Calculator form
Use grams for the cleanest baking math and repeatable results.
Preview graph
The chart becomes your live recipe comparison after submission.
Summary table
| Metric | Value |
|---|---|
| Total Flour | 575 g |
| Total Water | 415 g |
| Overall Hydration | 72.17 % |
| Total Dough Weight | 1002 g |
| Dough Feel | Balanced everyday dough |
Baker percentage table
| Ingredient | Grams | Baker % |
|---|---|---|
| Total Flour | 575 g | 100 % |
| Total Water | 415 g | 72.17 % |
| Salt | 10 g | 1.74 % |
| Yeast | 2 g | 0.35 % |
| Sugar | 0 g | 0 % |
| Oil | 0 g | 0 % |
Example data table
| Recipe | Flour (g) | Water (g) | Salt (g) | Yeast (g) | Hydration % |
|---|---|---|---|---|---|
| Sandwich Loaf | 500 | 325 | 10 | 5 | 65 |
| Pan Pizza Dough | 600 | 420 | 12 | 4 | 70 |
| Artisan Boule | 500 | 375 | 10 | 2 | 75 |
| Focaccia | 700 | 560 | 14 | 4 | 80 |
Formula used
Hydration % = (Total Water ÷ Total Flour) × 100
Total flour includes base flour, starter flour, and preferment flour. Total water includes base water, starter water, and preferment water.
Starter Flour = Starter Weight ÷ (1 + Starter Hydration ÷ 100)
Starter Water = Starter Weight − Starter Flour
Baker % = Ingredient Weight ÷ Total Flour × 100
Scaling Factor = Target Dough Weight ÷ Current Dough Weight
How to use this calculator
- Enter your recipe name for cleaner exports.
- Add base flour and base water in grams.
- Include starter weight and its hydration percentage.
- Add preferment flour and water only if used.
- Enter salt, yeast, sugar, and oil amounts.
- Set a target hydration and target dough weight.
- Press Calculate Hydration to see results above the form.
- Use the CSV or PDF buttons to save your output.
FAQs
1) What does hydration mean in baking?
Hydration is the percentage of water compared with total flour. Higher hydration usually creates wetter dough, larger holes, and a more open crumb. Lower hydration often makes dough firmer, easier to shape, and slightly tighter in texture.
2) Why should starter be split into flour and water?

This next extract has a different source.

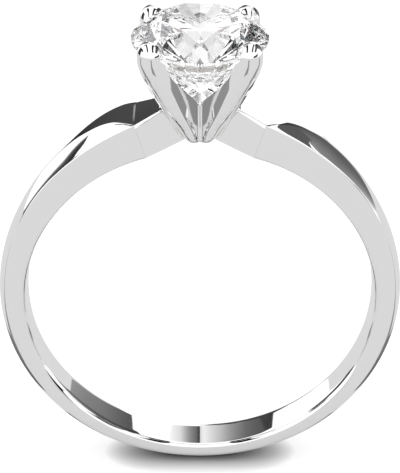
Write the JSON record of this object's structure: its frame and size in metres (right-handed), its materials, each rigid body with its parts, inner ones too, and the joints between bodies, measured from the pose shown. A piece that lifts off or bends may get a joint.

Starter is not just one ingredient. It contains both flour and water, so counting it as a single number hides the true hydration. Splitting it improves sourdough accuracy, scaling, and baker percentage calculations.
3) What hydration works well for sandwich bread?
Many sandwich loaves sit around 60% to 68% hydration, depending on flour strength, fat, sugar, and mixing style. Softer enriched doughs can feel manageable even when numbers look slightly higher because fat changes handling.
4) Is pizza dough hydration different from loaf hydration?
Yes. Pizza dough often ranges from about 58% to 75%, depending on style, bake temperature, and flour. Neapolitan styles can run higher, while some home-oven doughs stay lower for easier stretching and handling.
5) Can I use this for sourdough and preferments?
Yes. Enter starter weight with its hydration, then add any extra preferment flour and water. The calculator combines everything into total flour and total water, so your final hydration stays realistic and consistent.
6) Why does my dough feel wetter than the percentage suggests?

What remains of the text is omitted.